Object modeling scripts:
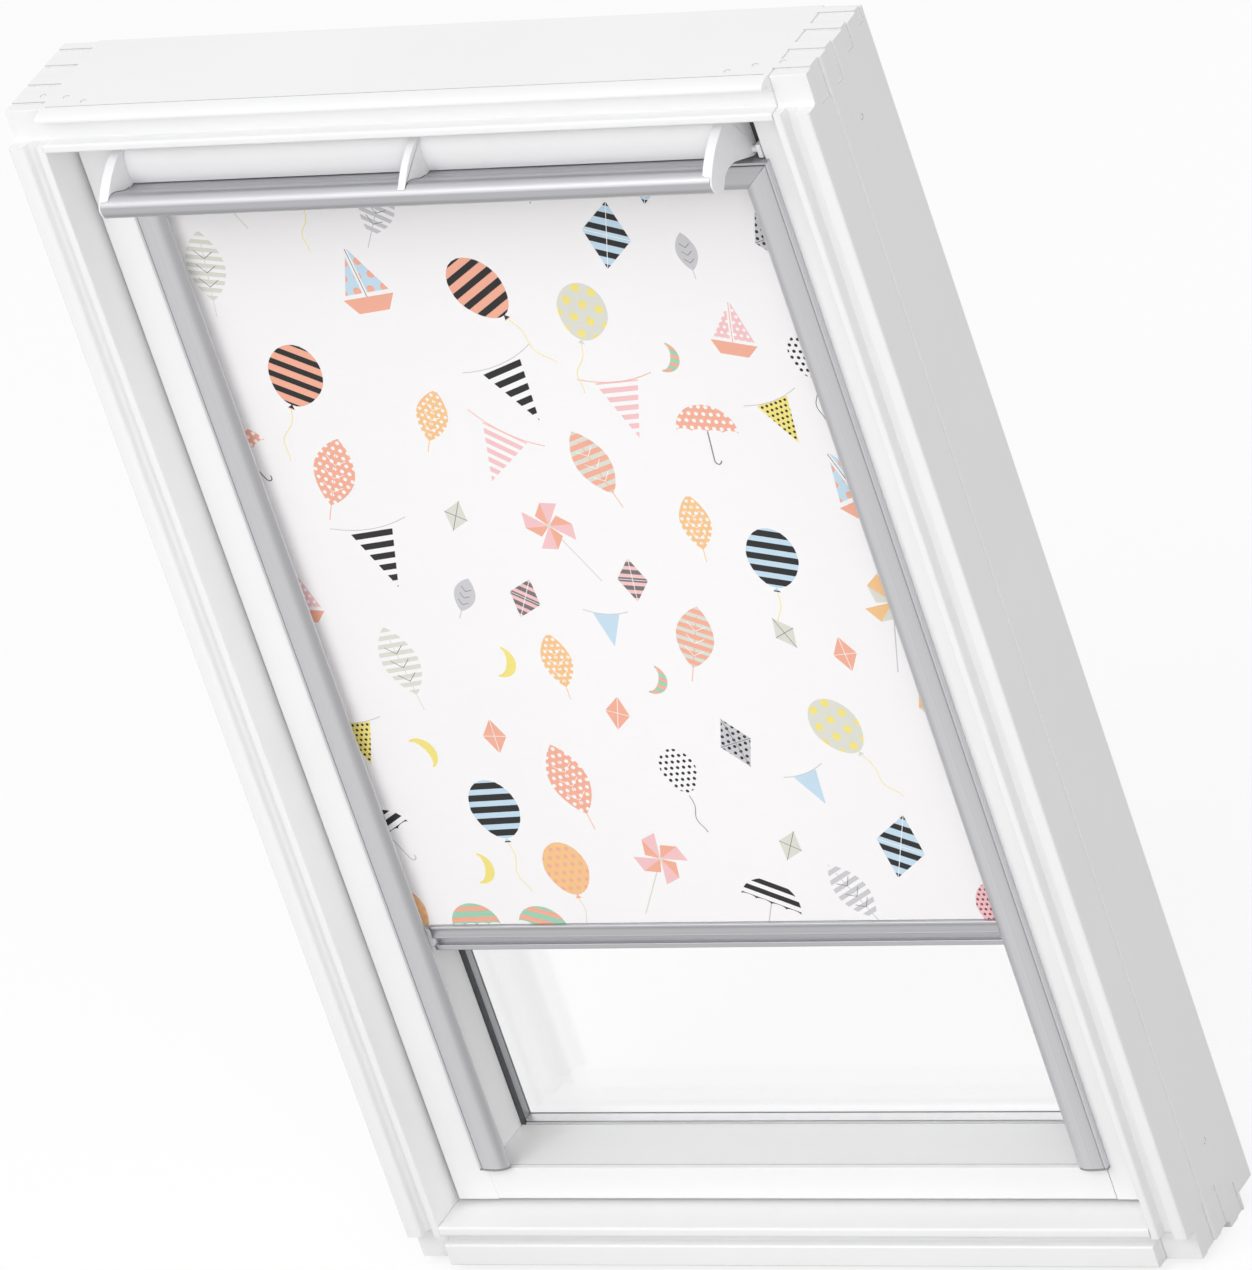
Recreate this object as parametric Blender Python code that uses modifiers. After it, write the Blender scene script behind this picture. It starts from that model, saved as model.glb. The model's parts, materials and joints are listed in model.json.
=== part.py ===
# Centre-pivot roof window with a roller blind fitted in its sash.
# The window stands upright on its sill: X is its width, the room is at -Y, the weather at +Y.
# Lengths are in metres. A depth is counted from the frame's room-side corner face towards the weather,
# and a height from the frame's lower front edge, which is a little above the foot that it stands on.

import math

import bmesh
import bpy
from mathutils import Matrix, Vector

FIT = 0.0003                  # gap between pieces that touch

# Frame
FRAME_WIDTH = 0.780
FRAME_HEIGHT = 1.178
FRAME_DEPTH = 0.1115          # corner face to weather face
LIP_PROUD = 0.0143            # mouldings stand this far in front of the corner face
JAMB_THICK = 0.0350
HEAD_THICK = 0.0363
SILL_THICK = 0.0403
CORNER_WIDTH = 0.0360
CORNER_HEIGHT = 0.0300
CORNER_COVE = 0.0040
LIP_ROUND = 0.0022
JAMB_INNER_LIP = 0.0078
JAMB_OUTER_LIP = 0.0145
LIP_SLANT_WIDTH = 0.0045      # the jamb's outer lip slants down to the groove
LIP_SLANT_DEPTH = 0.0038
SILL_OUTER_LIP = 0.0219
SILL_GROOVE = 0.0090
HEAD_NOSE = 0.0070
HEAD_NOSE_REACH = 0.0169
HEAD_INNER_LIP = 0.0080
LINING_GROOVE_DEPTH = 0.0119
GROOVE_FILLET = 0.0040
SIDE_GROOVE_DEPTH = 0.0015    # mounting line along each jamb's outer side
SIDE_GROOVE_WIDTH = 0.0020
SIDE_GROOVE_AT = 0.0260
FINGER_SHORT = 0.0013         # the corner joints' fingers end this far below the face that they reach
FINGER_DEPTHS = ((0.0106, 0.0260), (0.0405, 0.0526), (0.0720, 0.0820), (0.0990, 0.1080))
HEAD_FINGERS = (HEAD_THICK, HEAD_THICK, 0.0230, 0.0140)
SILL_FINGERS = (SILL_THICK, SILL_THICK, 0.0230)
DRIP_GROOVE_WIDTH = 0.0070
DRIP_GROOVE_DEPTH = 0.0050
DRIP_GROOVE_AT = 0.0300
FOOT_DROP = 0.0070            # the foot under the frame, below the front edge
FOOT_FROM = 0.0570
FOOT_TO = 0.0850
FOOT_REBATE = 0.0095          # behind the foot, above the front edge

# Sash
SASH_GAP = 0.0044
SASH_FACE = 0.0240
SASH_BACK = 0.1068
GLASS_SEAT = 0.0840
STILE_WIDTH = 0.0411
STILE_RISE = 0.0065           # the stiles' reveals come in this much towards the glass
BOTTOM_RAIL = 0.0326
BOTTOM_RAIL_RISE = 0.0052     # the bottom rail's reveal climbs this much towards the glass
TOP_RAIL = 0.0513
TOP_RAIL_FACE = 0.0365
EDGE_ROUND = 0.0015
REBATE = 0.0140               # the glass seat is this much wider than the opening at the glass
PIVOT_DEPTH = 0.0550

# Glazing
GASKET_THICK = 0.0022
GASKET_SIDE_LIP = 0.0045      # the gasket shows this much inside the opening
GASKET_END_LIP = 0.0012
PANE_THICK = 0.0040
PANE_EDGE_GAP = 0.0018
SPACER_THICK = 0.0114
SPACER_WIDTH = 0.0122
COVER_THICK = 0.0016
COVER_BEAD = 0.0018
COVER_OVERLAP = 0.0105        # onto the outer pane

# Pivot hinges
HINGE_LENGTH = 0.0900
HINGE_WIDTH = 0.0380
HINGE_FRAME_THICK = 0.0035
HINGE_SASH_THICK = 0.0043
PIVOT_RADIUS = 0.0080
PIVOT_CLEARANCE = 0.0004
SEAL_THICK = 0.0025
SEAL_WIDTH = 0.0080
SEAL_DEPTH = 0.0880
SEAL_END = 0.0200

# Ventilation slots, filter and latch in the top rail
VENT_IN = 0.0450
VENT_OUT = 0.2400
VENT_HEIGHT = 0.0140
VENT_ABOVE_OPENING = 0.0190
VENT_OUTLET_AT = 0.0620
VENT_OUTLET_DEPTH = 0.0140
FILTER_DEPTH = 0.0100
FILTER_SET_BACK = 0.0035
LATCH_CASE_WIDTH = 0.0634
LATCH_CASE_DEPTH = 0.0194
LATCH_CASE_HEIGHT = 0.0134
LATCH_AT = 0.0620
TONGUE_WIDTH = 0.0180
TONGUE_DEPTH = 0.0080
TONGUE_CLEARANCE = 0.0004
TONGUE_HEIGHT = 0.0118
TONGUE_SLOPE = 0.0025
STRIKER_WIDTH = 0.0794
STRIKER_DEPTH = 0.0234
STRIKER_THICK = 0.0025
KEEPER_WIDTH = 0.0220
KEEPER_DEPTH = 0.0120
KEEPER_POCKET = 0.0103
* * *
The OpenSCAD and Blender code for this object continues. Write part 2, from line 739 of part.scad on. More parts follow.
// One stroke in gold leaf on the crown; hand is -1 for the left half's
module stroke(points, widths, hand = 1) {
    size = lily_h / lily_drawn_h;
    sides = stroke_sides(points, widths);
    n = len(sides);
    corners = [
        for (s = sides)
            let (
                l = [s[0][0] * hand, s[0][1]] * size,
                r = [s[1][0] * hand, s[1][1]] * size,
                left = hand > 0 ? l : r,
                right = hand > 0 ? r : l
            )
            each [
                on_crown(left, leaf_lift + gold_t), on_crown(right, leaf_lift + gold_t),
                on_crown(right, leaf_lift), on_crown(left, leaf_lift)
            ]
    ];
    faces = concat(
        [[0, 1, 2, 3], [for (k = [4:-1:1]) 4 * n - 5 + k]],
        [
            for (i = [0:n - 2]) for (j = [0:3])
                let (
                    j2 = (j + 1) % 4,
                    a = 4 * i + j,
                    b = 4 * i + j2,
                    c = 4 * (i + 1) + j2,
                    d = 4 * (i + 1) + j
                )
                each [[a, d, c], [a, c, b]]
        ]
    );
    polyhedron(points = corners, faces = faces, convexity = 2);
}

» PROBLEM
Extract from the listing above the lines between the line containing "Recreate this object" and the line containing "FIT = 0.0003", keeping both of those lines. Output nothing else.

» TASK RESPONSE
Recreate this object as parametric Blender Python code that uses modifiers. After it, write the Blender scene script behind this picture. It starts from that model, saved as model.glb. The model's parts, materials and joints are listed in model.json.
=== part.py ===
# Centre-pivot roof window with a roller blind fitted in its sash.
# The window stands upright on its sill: X is its width, the room is at -Y, the weather at +Y.
# Lengths are in metres. A depth is counted from the frame's room-side corner face towards the weather,
# and a height from the frame's lower front edge, which is a little above the foot that it stands on.

import math

import bmesh
import bpy
from mathutils import Matrix, Vector

FIT = 0.0003                  # gap between pieces that touch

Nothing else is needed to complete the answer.